» What the task asks:
Pick out the lines in the listing below that contain the word "FreeCAD" and copy them.

::: Dataset excerpt

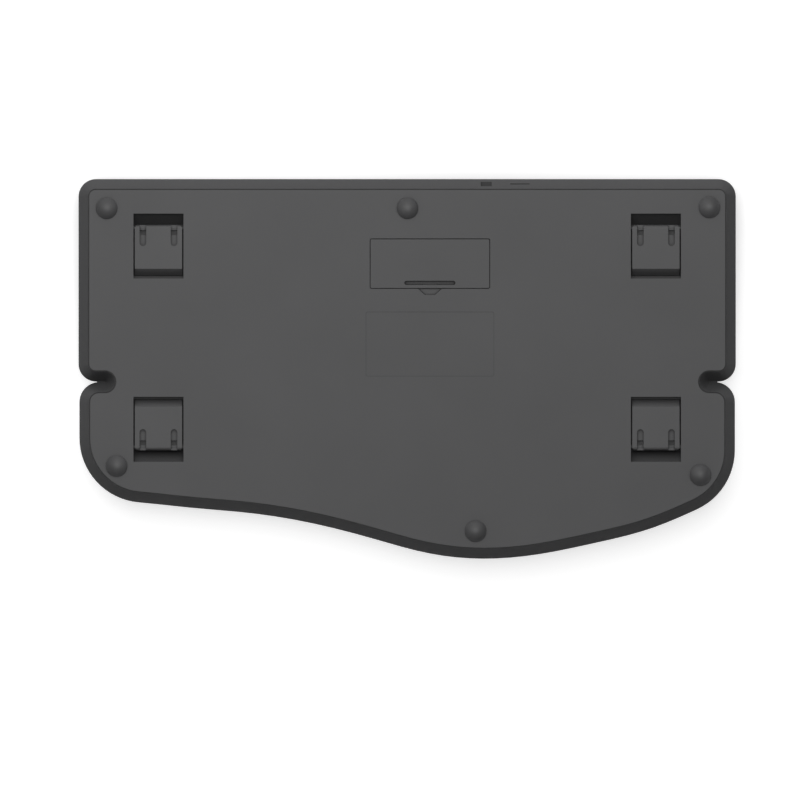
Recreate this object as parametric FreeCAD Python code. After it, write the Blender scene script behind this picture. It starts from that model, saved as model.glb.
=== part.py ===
import FreeCAD, Part
import math
import os

# Compact wave-shaped ergonomic keyboard with a joined palm rest.
# Millimetres. +X is the typist's right, +Y the rear, +Z up.
# The origin lies under the middle of the body, on the surface that the feet stand on.

V = FreeCAD.Vector

# Key field, which sets the size of the body
KEY_PITCH = 19.0
FUNCTION_PITCH = 14.0
MAIN_COLUMNS = 15
NUMBER_COLUMNS = 4
NUMBER_GAP = 3.0
SIDE_MARGIN = 6.0
FRONT_MARGIN = 3.8
REAR_MARGIN = 3.2

# Body in plan
PALM_DEPTH = 101.2
PALM_SHY = 0.5
REAR_CORNER_R = 10.0
KEY_HALF_CORNER_R = 10.0
PALM_CORNER_R = 11.4

# Side clefts between the key half and the palm rest, with a web across their inner end
CLEFT_GAP = 0.3
CLEFT_REACH = 15.3
CLEFT_WEB = 4.8

# Front edge of the palm rest: round ends, and between them, right to left, points given as a share
# of the half width and a height above the foremost point
FRONT_RIGHT_R = 37.0
FRONT_RIGHT_HEIGHT = 69.1
FRONT_RIGHT_TURN = 85.0
FRONT_LEFT_R = 37.3
FRONT_LEFT_HEIGHT = 62.1
FRONT_LEFT_TURN = 65.0
FRONT_WAVE = [(0.662, 29.2), (0.479, 26.1), (0.295, 20.5), (0.112, 11.9), (-0.071, 2.9), (-0.231, 0.0),
              (-0.393, 2.3), (-0.576, 9.1), (-0.759, 18.3)]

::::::

» Result for this task:
Recreate this object as parametric FreeCAD Python code. After it, write the Blender scene script behind this picture. It starts from that model, saved as model.glb.
import FreeCAD, Part
V = FreeCAD.Vector